There are no set rules in the San Diego Municipal Code 59.5.0501, which Hall said this citation lies under, that state what an "out of control" party is. However, for criminal - not administrative - noise violations, an officer has to be able to hear the noises from the party from 50 feet away or more, as stated by SDMC 59.5.0502, the code that criminal noise citations lie under. There's no such statement in SDMC 59.5.0501, Hall said.
Some students think leaving the discretion up to the officer is unfair, and that the tickets are going to drive them out of living in the College Area.
"They're aware of our displeasure of Mid-City implementing this pilot program, that it's attacking students' wallets," said John Ly, Associated Students vice president of University Affairs. "I believe there are other methods that can be used to create a successful community.
"It's not targeting students, but it's pretty clear that the majority of College Area noise disturbances are people between the ages of 18 and 22. Not all of them are SDSU students; some are community college students and some are military, but a portion of them are (SDSU) students."
Hall and McManus have said that the SDPD and University Police officers have been trained not to issue the citations right away, but as a last resort.
But some College Area residents think it's just what their noisy neighbors deserve.
"I'm very supportive of it because we live a couple of blocks away from here and we've been in the same house for well over 30 years and we've had some horrendous parties," a non-student College Area resident said.
One resident has gone to such lengths as to leave "party favors" outside of The Daily Aztec office in response to a staff editorial opposing the administrative citation program.

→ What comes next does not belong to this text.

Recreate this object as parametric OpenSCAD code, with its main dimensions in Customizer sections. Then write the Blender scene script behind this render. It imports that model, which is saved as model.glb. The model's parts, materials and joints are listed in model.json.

An unidentified man was caught on camera leaving a condom, a beer bottle, a fake $1,000 bill and what appeared to be a cup of urine.
Notes accompanied each item with the following statements: "This is piss; it belongs in the toilet, not on my lawn. This is a condom; it belongs in the trash, not on my lawn! This is a beer bottle; it belongs in the recycle bin, not on my lawn! This is a $1,000 bill, it belongs to the city of San Diego, not to the tenants who left the other things on my lawn."
The program follows an active school year of City Council, Land Use and Housing, and College Area Community Council meetings in which College Area non-student residents have repeatedly complained to the city officials about noise problems, a dwindling quality of life, ignorance to the upkeep of their neighborhoods by students and absentee landlords, and the explosion of mini-dorm-style houses that have been built in the area.
"I have seen that there is a correlation, oftentimes, between mini-dorms and parties," McManus said.
After meeting with city officials, including City Attorney Mike Aguirre and City Councilman Jim Madaffer, last month, mini-dorm makers Michael Haaland and Ian Sells announced they'd stop building them.
Now, Madaffer, who oversees the College Area along with SDPD and others, are working to stop the noise, too.
"They're gonna drive students away from living in this area so they'll move to Pacific Beach and Mission Valley because to a student, $1,000 is a lot of money," said Ly, an international security and conflict resolution senior.
He added that he hopes officials realize that even though some people may think the program is working because there aren't going to be as many parties in the next three months, it's because most students are going to be on summer vacation, not living near campus.
"It sucks if (city officials) decide this is something they don't want to do," Ly said. "A lot of students are going to be paying for a program that isn't there anymore.
And if they keep it, they're going to hurt even more students ..."
Hall said the money that partiers pay is going into a general fund for the city of San Diego. He also said he doesn't know what it'll be used for.
Ly, who has overseen A.S.'s Good Neighbor Program this year, said he and Mike Matthews, the 2007-08 vice president of University Affairs, are presenting their ideas to the CACC on May 9 to discuss if and how they'll be cooperating with the citation program.
Ly said the GNP won't be involved in the appeal process, but he hopes the GNP will be able to offer students resources such as phone numbers to the city's Code Compliance Department and SDPD if they get ticketed and want to know why or how to appeal within the allotted 10 days.